For (a), I determined that the only basis element was (1,1)
For (b), I found 2 single-element basis which contained (1,-1) and (1,1.5)
For (c), I once again found that each generalized eigenspace only had one generalized eigenvector. However, what I'm not sure of is how to determine what the Jordan blocks are in this case- i.e, I don't know how to determine if
$J=\begin{pmatrix} -1 & 1 & \\ & -1 & \\ & & 2 \end{pmatrix}$ or
$J=\begin{pmatrix} -1 & & \\ & 2 & 1\\ & & 2 \end{pmatrix}$
For (d), I have not yet started. I just need to confirm that my current approach of raising the power of the generalized matrices to find generalized eigenvectors is correct, and I need to know how to figure out what the Jordan blocks are.

 

[Ray Vickson]

Homework Statement

For each matrix A, I need to find a basis for each generalized eigenspace of $L_A$ consisting of a union of disjoint cycles of generalized eigenvectors. Then I need to find the Jordan canonical form of A.
The matrices are:
$a) \begin{pmatrix} 1 & 1\\ -1 & 3 \end{pmatrix} b) \begin{pmatrix} 1 & 2\\ 3 & 2 \end{pmatrix} c) \begin{pmatrix} 11 & -4 & -5\\ 21 & -8 & -11\\ 3 & -1 & 0 \end{pmatrix} d) \begin{pmatrix} 2 & 1 & & \\ & 2 & 1 & \\ & & 3 & \\ & 1 & -1 & 3 \end{pmatrix}$

Homework Equations

$P_A(t)=det(A-tI)$
$K_\lambda = \left \{ (A-\lambda I)^j \right \}, 1\leq j \leq p$ where p is the minimum value for which $(A-\lambda I)^j(x)=0$ for a generalized eigenvector x

The Attempt at a Solution

I hope you don't mind if I link to a picture of what I have so far, as I don't want to go through the trouble of typing it all up.
http://prntscr.com/am7si6
The squiggles next to some of the matrices are just messily written words indicating that there is only one generalized eigenvector for a given basis.

For (a), I determined that the only basis element was (1,1)
For (b), I found 2 single-element basis which contained (1,-1) and (1,1.5)
For (c), I once again found that each generalized eigenspace only had one generalized eigenvector.

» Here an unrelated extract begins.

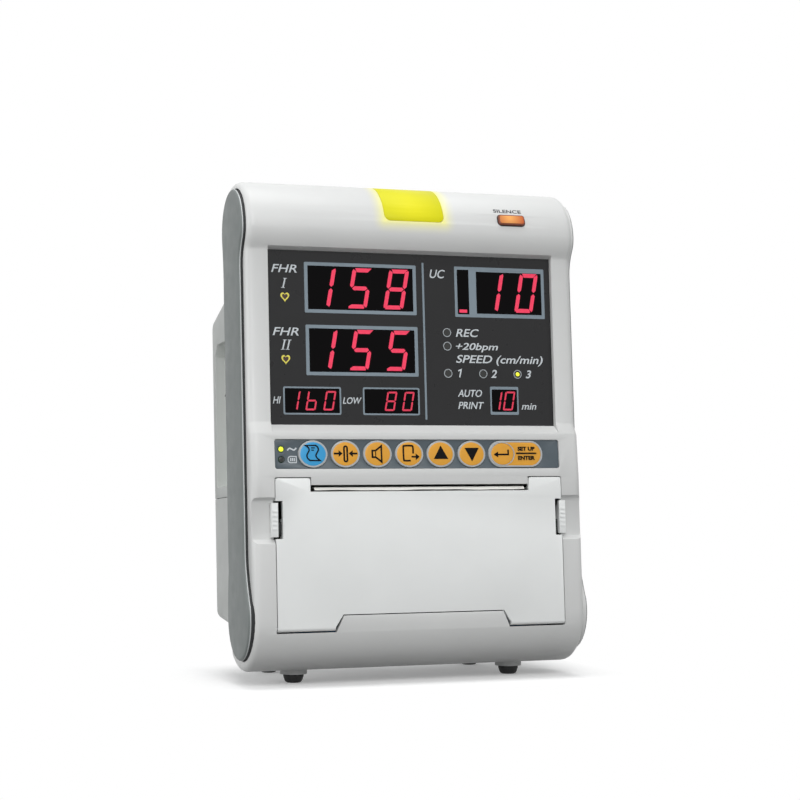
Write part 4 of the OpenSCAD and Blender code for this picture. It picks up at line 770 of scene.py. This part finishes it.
SHEET = curved([(1.3, 4.1), (2.3, 3.4), (2.65, 2.3), (2.5, 1.5), (1.8, 0.4), (1.35, -0.8),
                (1.85, -1.95), (3.4, -3.2)], False, 3)
SHEET += curved([(-1.7, -3.15), (-2.85, -2.1), (-3.2, -0.8), (-2.6, 0.6), (-2.0, 1.8), (-2.4, 3.1),
                 (-3.8, 4.1)], False, 3)
KEYS = [("record_key", "key_blue"), ("zero_key", "key_orange"), ("volume_key", "key_orange"),
        ("feed_key", "key_orange"), ("up_key", "key_orange"), ("down_key", "key_orange"),
        ("enter_key", "key_orange")]
ENTER_X = KEY_X0 + 6 * KEY_PITCH
MARKS = {
    "record_key": [key_mark(0, SHEET, True, 0.72), key_mark(0, [(-1.0, 2.9), (0.9, 2.9)], width=0.55),
                   key_mark(0, [(-0.9, 1.8), (0.4, 1.8)], width=0.55)],
    "zero_key": [key_mark(1, rounded(-0.8, 0.8, -3.7, 3.7, 0.79), True),
                 key_mark(1, [(-6.0, 0.2), (-3.4, 0.2)]), arrow(1, -1.6, 0.2, 2.0, 1),
                 key_mark(1, [(3.4, 0.2), (6.0, 0.2)]), arrow(1, 1.6, 0.2, 2.0, -1)],
    "volume_key": [key_mark(2, [(-2.8, 1.6), (-1.1, 1.6), (1.9, 3.9), (1.9, -3.9), (-1.1, -1.6),
                                (-2.8, -1.6)], True),
                   key_mark(2, [(-1.1, 1.4), (-1.1, -1.4)], width=0.45)],
    "feed_key": [key_mark(3, curved([(1.9, 0.2), (1.9, 3.2), (1.2, 4.0), (-2.4, 4.0), (-3.1, 3.3),
                                     (-3.1, -2.5), (-2.4, -3.3), (0.5, -3.3)], False, 3)),
                 key_mark(3, [(1.0, -1.4), (3.6, -1.4)]), arrow(3, 5.2, -1.4, 2.0, 1)],
    "up_key": [key_shape(4, [(-3.8, -2.5), (3.8, -2.5), (0.0, 4.1)])],
    "down_key": [key_shape(5, [(-3.8, 3.0), (0.0, -3.7), (3.8, 3.0)])],
    "enter_key": [key_mark(6, [(-2.8, -0.3), (3.1, -0.3), (3.1, 2.1)]),
                  key_shape(6, [(-4.8, -0.3), (-2.4, -1.7), (-2.4, 1.1)]),
                  key_shape(6, [(7.5, -0.05), (18.4, -0.05), (18.4, 0.65), (7.5, 0.65)]),
                  words("SET UP", ENTER_X + 8.4, ENTER_X + 17.6, KEY_ZC + 1.6, KEY_ZC + 3.6,
                        weight=0.034),
                  words("ENTER", ENTER_X + 8.4, ENTER_X + 17.5, KEY_ZC - 3.0, KEY_ZC - 1.0,
                        weight=0.034)],
}
# Half a key's width and height, the ring round its coloured face, and the long key's width
KEY_HALF_W, KEY_HALF_H, RING_W, LONG_KEY = 7.35, 6.6, 0.8, 29.2
KEY_RX, KEY_RZ = KEY_HALF_W - RING_W, KEY_HALF_H - RING_W
for i, (key, slot) in enumerate(KEYS):
    dressed(key, KEY_RING, body=key, edge=0.22)
    tint = KEY_BLUE if slot == "key_blue" else KEY_ORANGE
    x0 = KEY_X0 + KEY_PITCH * i
    if key == "enter_key":
        right = x0 + LONG_KEY - KEY_HALF_W - 0.95
        capsule = rounded(x0 - KEY_RX + 0.3, right, KEY_ZC - KEY_RZ, KEY_ZC + KEY_RZ, KEY_RZ, 12)
        domed("enter_field", capsule, 0.26, tint, on_key, key, rim=0.2, crown=0.02)
        printed("enter_ring", [band(oval(x0, KEY_ZC, 6.6, 5.9), oval(x0, KEY_ZC, 6.1, 5.5))],
                KEY_RING, on_key, body=key, low=0.1, high=0.5)
        domed("enter_face", oval(x0, KEY_ZC, 6.1, 5.5), 0.45, tint, on_key, key, rim=0.3,
              crown=0.05)
        lift = 0.46
    else:
        domed(key + "_face", oval(x0, KEY_ZC, KEY_RX, KEY_RZ), 0.42, tint, on_key, key)
        lift = 0.5
    printed(key + "_mark", MARKS[key], INK_DARK, on_key, body=key, low=lift - 0.2,
            high=lift + 0.12)


# The printer's door, its latches and the paper

dressed("paper_door", DOOR, body="door", edge=0.3)
for side in ("left", "right"):
    latch = dressed(side + "_latch", DOOR, body=side + "_latch", edge=0.18)
    # The latches' backs, seen through the slot, get painted shade.
    repainted(latch, SHADOW, lambda face: depth(face.center) > LATCH_BACK)

# The paper's way over the platen, and its end that droops on the door's edge in the slot
PAPER_WAY = [(14.4, 58.0), (16.65, 80.5), (16.68, 88.5), (16.5, 90.7), (16.1, 91.8), (15.5, 92.8),
             (14.8, 93.7), (13.9, 94.4), (12.8, 95.0), (11.7, 95.4), (10.5, 95.6), (6.0, 95.85),
             (2.6, 96.0), (1.5, 95.75), (0.9, 95.2), (0.65, 94.5)]
PAPER_THICK, PAPER_HALF = 0.1, 54.9


def paper_sheet():
    """A sheet along the way, whose free edge is a little wavy."""
    steps = 72
    sides = beside(PAPER_WAY, PAPER_THICK, False)
    verts, faces = [], []
    rows = len(PAPER_WAY)
    for layer in (PAPER_WAY, sides):
        for k, (y, z) in enumerate(layer):
            loose = max(0.0, (k - rows + 4) / 3.0)
            for i in range(steps + 1):
                x = -PAPER_HALF + 2 * PAPER_HALF * i / steps
                sway = math.sin(x * 0.115 + 0.6) + 0.5 * math.sin(x * 0.31 + 2.0)
                verts.append(place(x, y + 0.16 * sway * loose, z + 0.15 * sway * loose))
    wide = steps + 1
    for k in range(rows - 1):
        for i in range(steps):
            a, b = k * wide + i, (k + 1) * wide + i
            c, d = a + rows * wide, b + rows * wide
            faces += [(a, a + 1, b + 1, b), (c, d, d + 1, c + 1)]
    for k in range(rows - 1):
        for i in (0, steps):
            a, b = k * wide + i, (k + 1) * wide + i
            faces.append((a, b, b + rows * wide, a + rows * wide))
    for i in range(steps):
        for k in (0, rows - 1):
            a = k * wide + i
            faces.append((a, a + 1, a + 1 + rows * wide, a + rows * wide))
    piece = linked("paper_web_look", meshed("paper_sheet", verts, faces, 50.0), PAPER, "root")
    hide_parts("paper_web")


paper_sheet()
dressed("platen_roller", RUBBER, body="platen", edge=0.3)
dressed("paper_roll", PAPER, body="supply_roll", edge=0.3)

# Marks beside the switch in the left hollow
printed("switch_marks", [slab(rounded(69.8, 70.4, 158.4, 161.8, 0.2, 2)),
                         band(oval(70.1, 146.0, 1.5, 1.9, 28), oval(70.1, 146.0, 1.0, 1.4, 28))],
        INK_GREY, on_left)

# What stays as it is gets its finish
FINISHES = {
    "alarm_lamp_board": BOARD, "display_board": BOARD, "large_digit_modules": FIGURE,
    "small_digit_modules": FIGURE, "indicator_leds": LED_OFF, "board_screws": STEEL,
    "key_board": BOARD, "silence_switch": BOARD, "door_hinge_pins": STEEL, "platen_shaft": STEEL,
    "platen_bushes": BRONZE, "platen_gear": GEAR, "idler_gear": GEAR, "idler_pin": STEEL,
    "motor_pinion": BRASS, "step_motor": DARK_STEEL, "motor_bracket": STEEL,
    "printer_frame": BLACK, "frame_screws": STEEL, "print_head": ALUMINIUM,
    "head_pivot_pin": STEEL, "head_springs": STEEL, "roll_spindle": BLACK, "paper_tray": TRAY,
    "main_board": BOARD, "power_supply": BOARD, "battery_pack": SLEEVE, "speaker": BLACK,
    "transducer_sockets": SOCKET, "data_socket": BLACK, "mains_inlet": BLACK,
    "power_switch_frame": BLACK, "power_rocker": BLACK, "earth_stud": BRASS,
    "ribbon_cable": CABLE,
}
for node, material in FINISHES.items():
    painted(node, material)


# The stage: a white floor that fades into white, soft lamps and the camera.
# Metres: half the width and depth under the case, and how far outside it the floor is white
FLOOR_HALF_W, FLOOR_HALF_D, FLOOR_FADE = 0.084, 0.045, 0.03
FLOOR_SIZE = 6.0

def seen_rays(tree):
    """One for rays that the camera, a glossy face or a clear body sends out, zero for the rest."""
    ray = tree.nodes.new("ShaderNodeLightPath")
    seen = ray.outputs["Is Camera Ray"]
    for kind in ("Is Glossy Ray", "Is Transmission Ray"):
        node = tree.nodes.new("ShaderNodeMath")
        node.operation = "MAXIMUM"
        tree.links.new(seen, node.inputs[0])
        tree.links.new(ray.outputs[kind], node.inputs[1])
        seen = node.outputs[0]
    return seen


def floor_material():
    """White paper that fades into white; it sends less light back than the camera sees on it."""
    material, tree, shader = new_material("floor_white")
    shader.inputs["Base Color"].default_value = (0.9, 0.9, 0.9, 1)
    shader.inputs["Roughness"].default_value = 0.9
    shader.inputs["Specular IOR Level"].default_value = 0.1
    shader.inputs["Emission Color"].default_value = (1, 1, 1, 1)
    shader.inputs["Emission Strength"].default_value = 0.2
    where = tree.nodes.new("ShaderNodeTexCoord")
    split = tree.nodes.new("ShaderNodeSeparateXYZ")
    tree.links.new(where.outputs["Object"], split.inputs[0])
    side = beyond(tree, size_of(tree, split.outputs["X"]), 1.0, FLOOR_HALF_W)
    front = beyond(tree, size_of(tree, split.outputs["Y"]), 1.0, FLOOR_HALF_D)
    fade = ranged(tree, both(tree, side, front), 0.0, 1.0, 0.0, FLOOR_FADE)
    light = tree.nodes.new("ShaderNodeEmission")
    light.inputs["Color"].default_value = (1, 1, 1, 1)
    seen_mix = tree.nodes.new("ShaderNodeMixShader")
    tree.links.new(fade, seen_mix.inputs[0])
    tree.links.new(shader.outputs[0], seen_mix.inputs[1])
    tree.links.new(light.outputs[0], seen_mix.inputs[2])
    dull = tree.nodes.new("ShaderNodeBsdfDiffuse")
    dull.inputs["Color"].default_value = (0.28, 0.28, 0.28, 1)
    mixed = tree.nodes.new("ShaderNodeMixShader")
    tree.links.new(seen_rays(tree), mixed.inputs[0])
    tree.links.new(dull.outputs[0], mixed.inputs[1])
    tree.links.new(seen_mix.outputs[0], mixed.inputs[2])
    tree.links.new(mixed.outputs[0], tree.nodes["Material Output"].inputs["Surface"])
    return material


floor_mesh = bpy.data.meshes.new("floor")
corners = [(-1, -1), (1, -1), (1, 1), (-1, 1)]
floor_mesh.from_pydata([(x * FLOOR_SIZE, y * FLOOR_SIZE, 0) for x, y in corners], [], [(0, 1, 2, 3)])
floor_mesh.materials.append(floor_material())
floor = bpy.data.objects.new("floor", floor_mesh)
bpy.context.scene.collection.objects.link(floor)


def lamp(name, place_at, aim, size, power):
    light = bpy.data.lights.new(name, "AREA")
    light.shape = "DISK"
    light.size = size
    light.energy = power
    holder = bpy.data.objects.new(name, light)
    holder.location = place_at
    holder.rotation_euler = (Vector(aim) - Vector(place_at)).to_track_quat("-Z", "Y").to_euler()
    bpy.context.scene.collection.objects.link(holder)


MIDDLE = (0.0, 0.0, 0.13)
lamp("key_lamp", (-0.3, -1.25, 0.85), MIDDLE, 0.8, 9.3)
lamp("top_lamp", (0.0, -0.15, 1.3), MIDDLE, 0.9, 6.2)
lamp("side_lamp", (-1.2, 0.0, 0.5), MIDDLE, 0.7, 4.3)

world = bpy.data.worlds.new("studio")
bpy.context.scene.world = world
world.use_nodes = True
sky = world.node_tree
sky.nodes.clear()
seen_sky = sky.nodes.new("ShaderNodeBackground")
seen_sky.inputs["Color"].default_value = (1, 1, 1, 1)
soft_sky = sky.nodes.new("ShaderNodeBackground")
soft_sky.inputs["Color"].default_value = (0.98, 0.99, 1.0, 1)
soft_sky.inputs["Strength"].default_value = 0.42
sky_mix = sky.nodes.new("ShaderNodeMixShader")
sky.links.new(seen_rays(sky), sky_mix.inputs[0])
sky.links.new(soft_sky.outputs[0], sky_mix.inputs[1])
sky.links.new(seen_sky.outputs[0], sky_mix.inputs[2])
sky_out = sky.nodes.new("ShaderNodeOutputWorld")
sky.links.new(sky_mix.outputs[0], sky_out.inputs["Surface"])

# The photograph's view: a long lens from the left, a little below the middle
VIEW_TURN, VIEW_RISE = math.radians(20.5), math.radians(-1.465)
VIEW_AIM, VIEW_DISTANCE = Vector((-0.01115, -0.04251, 0.13796)), 0.9864
camera_data = bpy.data.cameras.new("camera")
camera_data.sensor_width = 36
camera_data.lens = 91.125
camera = bpy.data.objects.new("camera", camera_data)
view_back = Vector((-math.sin(VIEW_TURN) * math.cos(VIEW_RISE),
                    -math.cos(VIEW_TURN) * math.cos(VIEW_RISE), math.sin(VIEW_RISE)))
camera.location = VIEW_AIM + view_back * VIEW_DISTANCE
camera.rotation_euler = view_back.to_track_quat("Z", "Y").to_euler()
bpy.context.scene.collection.objects.link(camera)
bpy.context.scene.camera = camera
bpy.context.scene.view_settings.view_transform = "Standard"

However, what I'm not sure of is how to determine what the Jordan blocks are in this case- i.e, I don't know how to determine if
$J=\begin{pmatrix} -1 & 1 & \\ & -1 & \\ & & 2 \end{pmatrix}$ or
$J=\begin{pmatrix} -1 & & \\ & 2 & 1\\ & & 2 \end{pmatrix}$
For (d), I have not yet started. I just need to confirm that my current approach of raising the power of the generalized matrices to find generalized eigenvectors is correct, and I need to know how to figure out what the Jordan blocks are.

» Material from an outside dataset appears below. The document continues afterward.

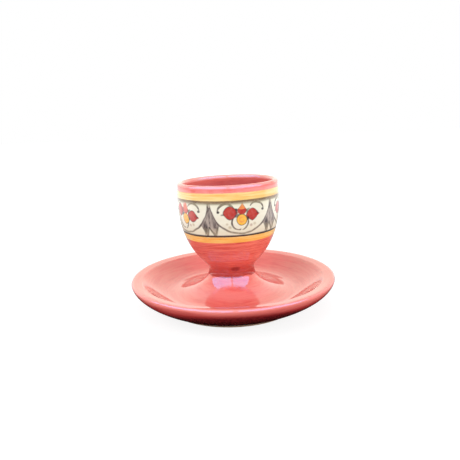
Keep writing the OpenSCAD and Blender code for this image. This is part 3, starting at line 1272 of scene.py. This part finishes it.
@dataclass(frozen=True)
class Frieze(Glaze):
    """The ivory ground with its painted frieze of arches, leaf pairs and flowers.

    The pattern repeats round the bowl. Its places are in millimetres, across from the
    middle of a flower or a leaf pair and up from the frieze's lower edge.
    """

    repeats: int = 5
    mean_r: float = 26.5
    height: float = 16.7
    flower_turn: float = 0.0419
    flower_lean: float = -0.15
    flower_slide: float = 1.8
    lean_up: float = 9.0
    sway_step: float = 2.1
    hand_slow: Span = (130.0, 1.0)
    hand_quick: Span = (330.0, 0.7)
    hand_apart: Triple = (0.3, 0.1, 0.2)
    hatch: Triple = (2.4, 0.5, 11.0)
    hatch_step: Span = (0.35, 0.60)

    def colour(self, g: Graph, turn: Socket, share: Socket, place: Socket, broad: Socket,
               fine: Socket) -> Socket:
        """Colour of the frieze: the ground, then each mark laid over it in painting order.

        Args:
            g: The material's graph.
            turn: Share of a full turn.
            share: Share of the way across the coat.
            place: Place in space.
            broad: The brush's broad strokes.
            fine: The brush's fine strokes.

        Returns:
            The painted colour.
        """
        colour = super().colour(g, turn, share, place, broad, fine)
        arch = self._point(g, turn, share, place, 0.0)
        flower = self._point(g, turn, share, place, 0.0, self.flower_lean, self.flower_slide)
        leaf = self._point(g, turn, share, place, 0.5)
        load = brush_load(g, place)
        x, up, _ = g.split(leaf)
        drawn = g.join(*(g.times(part, scale) for part, scale in zip((x, up, turn), self.hatch)))
        hatch = g.fade(g.noise(drawn, 1.0), *self.hatch_step)
        for marks, point, paint in ((ARCH_MARKS, arch, load), (LEAF_MARKS, leaf, hatch),
                                    (SCROLL_MARKS, arch, load), (FLOWER_MARKS, flower, load)):
            for mark in marks:
                colour = mark.lay(g, point, paint, colour)
        return colour

    def _point(self, g: Graph, turn: Socket, share: Socket, place: Socket, shift: float,
               lean: float = 0.0, slide: float = 0.0) -> Socket:
        """Place within a repeat, moved a little as a free hand moves it.

        Args:
            g: The material's graph.
            turn: Share of a full turn.
            share: Share of the frieze's height.
            place: Place in space, which steers the hand's unevenness.
            shift: Share of a repeat to move by, one half for the leaf pairs.
            lean: Largest angle in radians by which a repeat is turned, none at the front.
            slide: Most millimetres by which a repeat is moved to the side, none at the front.

        Returns:
            A vector of the millimetres across and up.
        """
        pitch = FULL_TURN * self.mean_r / self.repeats
        past = 2.0 * self.repeats  # keeps the count above 0
        first = past - self.repeats * (FRONT_TURN + self.flower_turn) + 0.5 - shift
        count = g.scaled(turn, float(self.repeats), first)
        across = g.times(g.minus(g.math("FRACT", count), 0.5), pitch)
        spots = (place, g.vector("ADD", place, self.hand_apart))
        slow, quick = (g.scaled(g.noise(spot, scale, 1.0), most, -0.5 * most)
                       for spot, (scale, most) in zip(spots, (self.hand_slow, self.hand_quick)))
        nth = g.minus(g.math("FLOOR", count), past)
        sway = g.math("SINE", g.times(nth, self.sway_step))
        point = g.join(g.scaled(sway, slide, g.plus(across, slow)),
                       g.scaled(share, self.height, quick))
        return g.rotate(point, g.times(sway, lean), (0.0, self.lean_up, 0.0))


@dataclass(frozen=True)
class Biscuit:
    """Bare fired earthenware, as left on the foot ring and below the glaze.

    Mottle and grog specks each have a scale of noise, the step that makes them and their
    strength; the tooth has a scale and its height in metres.
    """

    name: str
    pale: Colour
    dark: Colour
    rough: float = 0.86
    mottle: tuple[float, Span, float] = (220.0, (0.30, 0.70), 0.6)
    speck: tuple[float, Span, float] = (1900.0, (0.66, 0.74), 0.35)
    tooth: tuple[float, float] = (1400.0, 0.00006)

    def material(self) -> bpy.types.Material:
        """Builds the material: mottled clay with grog specks and a fine tooth.

        Returns:
            The material, with its colour, roughness and normal from nodes.
        """
        made = bpy.data.materials.new(self.name)
        g = empty_graph(made)
        place = g.coordinates()
        mottle, speck = (g.fade(g.noise(place, scale, detail), *step) for detail, (scale, step, _)
                         in ((3.0, self.mottle), (1.0, self.speck)))
        blend = g.scaled(speck, self.speck[2], g.times(mottle, self.mottle[2]))
        rough = g.scaled(mottle, CLAY_SPREAD, self.rough - CLAY_SPREAD / 2)
        scale, relief = self.tooth
        g.finish(g.mix(blend, self.pale, self.dark), rough, g.noise(place, scale, 4.0, 0.6), relief)
        return made


class Slot(Enum):
    """Material slots of the record that the pieces take their finish from."""

    SAUCER_CLAY = "saucer_clay"
    CUP_CLAY = "cup_clay"
    SLIP = "slip"
    FOOT_WELL = "foot_well_coral"
    SAUCER_UNDER = "saucer_under_coral"
    SAUCER_TOP = "saucer_top_coral"
    CUP_BASE = "cup_coral"
    LOWER_YELLOW = "lower_yellow"
    LOWER_LINE = "lower_line"
    FRIEZE = "frieze_ivory"
    UPPER_LINE = "upper_line"
    UPPER_YELLOW = "upper_yellow"
    LIP = "lip_coral"
    LINING = "lining_red"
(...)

The eigenvalues for (c) are -1,2,2 so the eigenvalue 2 has multiplicity two but eigenspace dimensionality one. Therefore, the Jordan block is for 2.

 

[vela]

For (a), I determined that the only basis element was (1,1)

For (a), you have a 2x2 matrix, so the basis should comprise two vectors.

 

[bad throwaway name]

For (a), you have a 2x2 matrix, so the basis should comprise two vectors.

How do I find the other one? For the matrix U, I don't know how I would find another eigenvector for what it is, and U² is the zero matrix. 2 was also the only eigenvalue I was able to find.

The eigenvalues for (c) are -1,2,2 so the eigenvalue 2 has multiplicity two but eigenspace dimensionality one. Therefore, the Jordan block is for 2.

Not on any of my assignments, but how would I do it for a matrix with multiple blocks but only one eigenvalue?

 

[vela]

How do I find the other one? For the matrix U, I don't know how I would find another eigenvector for what it is, and U² is the zero matrix. 2 was also the only eigenvalue I was able to find.

If $\vec{p}_1$ is the eigenvector, the generalized eigenvector satisfies $(A-\lambda I)\vec{p}_2 = \vec{p}_1$. That'll give you a more useful equation to solve.